Python 2.0 and Stackless

Gordon McMillan gmcm at hypernet.com
Sat Aug 5 09:08:22 EDT 2000


Vladimir Marangozov wrote:

>
>Hey, Just, let's talk facts!
>
>
>Just van Rossum wrote:

>> There are (or could/should be) additional calls for extension writers
>> and embedders that would like to take advantage of stackless features,
>> but full compatibility is *there*.
>
>An illusion <wink>.
>
>Fact is that the stack prevents you from having continuations at the C
>level. 

I think Just meant extensions playing well with Python continuations, as in 
what Christian did for map. If you want continuations at the level of the 
implementation language, I think you'd need to change implementation 
languages!

>But it is also a fact that by removing the stack you lose its
>benefits. So full (functional) compatibility is *not* there.

I'd grant you the first sentence if I thought stacks *had* any functional 
benefits over graphs. But the only benefit I know of is simplicity at the 
price of reduced functionality. After all, a stack is just a special case 
of a graph.

>Whenever you switch from a pile of execution frames (a stack) to a graph
>of frames, you lose the strict frame ordering typical for a stack.

There is still a stack. The difference is that it only holds the state of 
the execution engine, not the Python that's executing.

>One consequence is that given an execution point P, for which there's a
>corresponding frame Pf, with the advent of the stack you can figure out
>the current call path of the program. Without the stack, this is hard!
>
>This has direct consequences for people interested in serializing the
>interpreter state. Currently, if I stop the interpreter at P, I *can*
>serialize the whole interpreter state (including the objects and the
>stack of execution frames), then restore it, say on another machine, and
>resume the execution at P. Without the stack, this would be a royal pain
>to do (it is not impossible, but it is hard).

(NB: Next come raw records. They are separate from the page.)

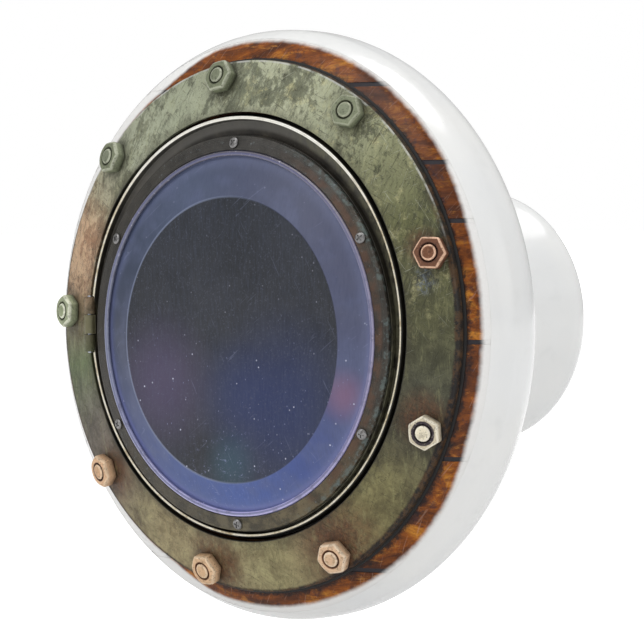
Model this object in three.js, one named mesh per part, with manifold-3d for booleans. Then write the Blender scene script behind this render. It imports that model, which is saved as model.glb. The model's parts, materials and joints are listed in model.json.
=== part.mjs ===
// Porthole knob: a glazed ceramic furniture knob whose face is a small working porthole.
// Millimetres, +Z up. The knob's axis lies along Y: the flat foot of the stem is at y = 0 and the
// porthole looks along -Y. The origin is the centre of the foot, on the face it is fastened to.
import * as THREE from "three";
import { mergeVertices } from "three/addons/utils/BufferGeometryUtils.js";
import Module from "manifold-3d";

const wasm = await Module();
wasm.setup();

// ---- Driving dimensions ----------------------------------------------------------------------
const HEAD_R = 20; // largest radius of the ceramic head
const LENGTH = 28.7; // from the foot to the top of the face's sphere
const DOME_R = 50; // radius of the sphere that the whole face follows
const GAP = 0.05; // left between pieces that touch
const OVERCUT = 0.1; // how far a cut or a joined block runs past the face it meets
const THROUGH = 1; // how far a drill runs out past the surface it enters
const AROUND = 40; // flats round a turned piece
const SMALL_AROUND = 10; // flats round a stud, screw or pin

// Ceramic body
const FRONT_DEPTH = 0.404 * HEAD_R; // the head's front curve, from its top to the widest point
const FRONT_POWER = 1.908; // how square that curve is (2 is an ellipse)
const FRONT_TOP = 0.076 * HEAD_R; // how far that curve's top stands in front of the face's sphere
const BELT = 0.04 * HEAD_R; // straight band at the widest point
const BACK_DEPTH = 0.349 * HEAD_R;
const BACK_POWER = 2.116;
const BACK_SWEEP = 0.92; // share of the back curve's quarter turn that is used
const NECK_R = 6.6;
const FOOT_R = 8.96;
const FOOT_ROUND = 0.8;
const NECK_FILLET = 1.7;
const NECK_START = 0.25; // from the end of the back curve to the start of the fillet
const FLARE_POWER = 2.2; // the stem widens late, close to the foot
const FLARE_END = 0.4; // straight part between the flare and the foot's rounding
const RECESS_R = 19.38; // recess in the face that takes the planking
const RECESS_LEDGE = { r: 18.4, depth: 5.36 }; // the boards' ends rest on this ledge
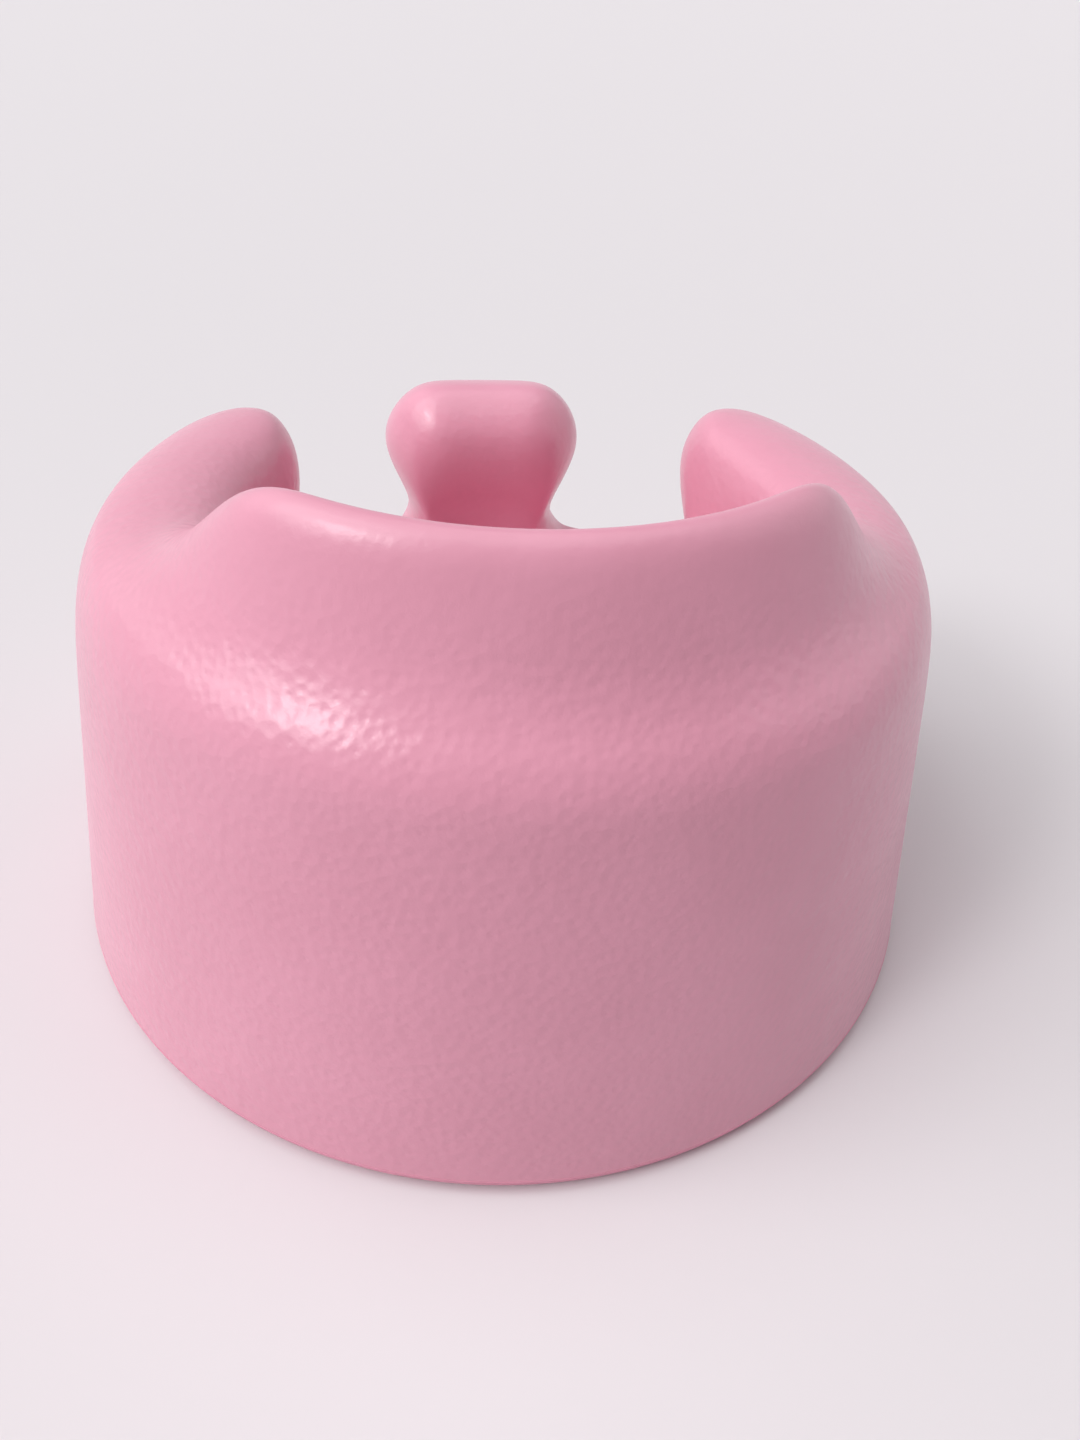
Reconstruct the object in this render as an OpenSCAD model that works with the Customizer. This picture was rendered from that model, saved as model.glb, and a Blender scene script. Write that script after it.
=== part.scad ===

Seems to me that requests for this feature have largely been met with 
"Dream on!". One of the difficulties sited is the fact that the C-stuff on 
the stack has to be untangled from the Python stuff. OTOH, with stackless, 
it's trivial to capture the current state of the Python stuff (you can do 
that right now, you just can't persist it).

>There are plenty of application domains where the above scenario is
>needed: thread migration in distributed systems, fault-tolerancy in
>databases, etc.

Actually, the major problem in these domains is being able to rewind / undo 
I/O (or rather, the state of external resources).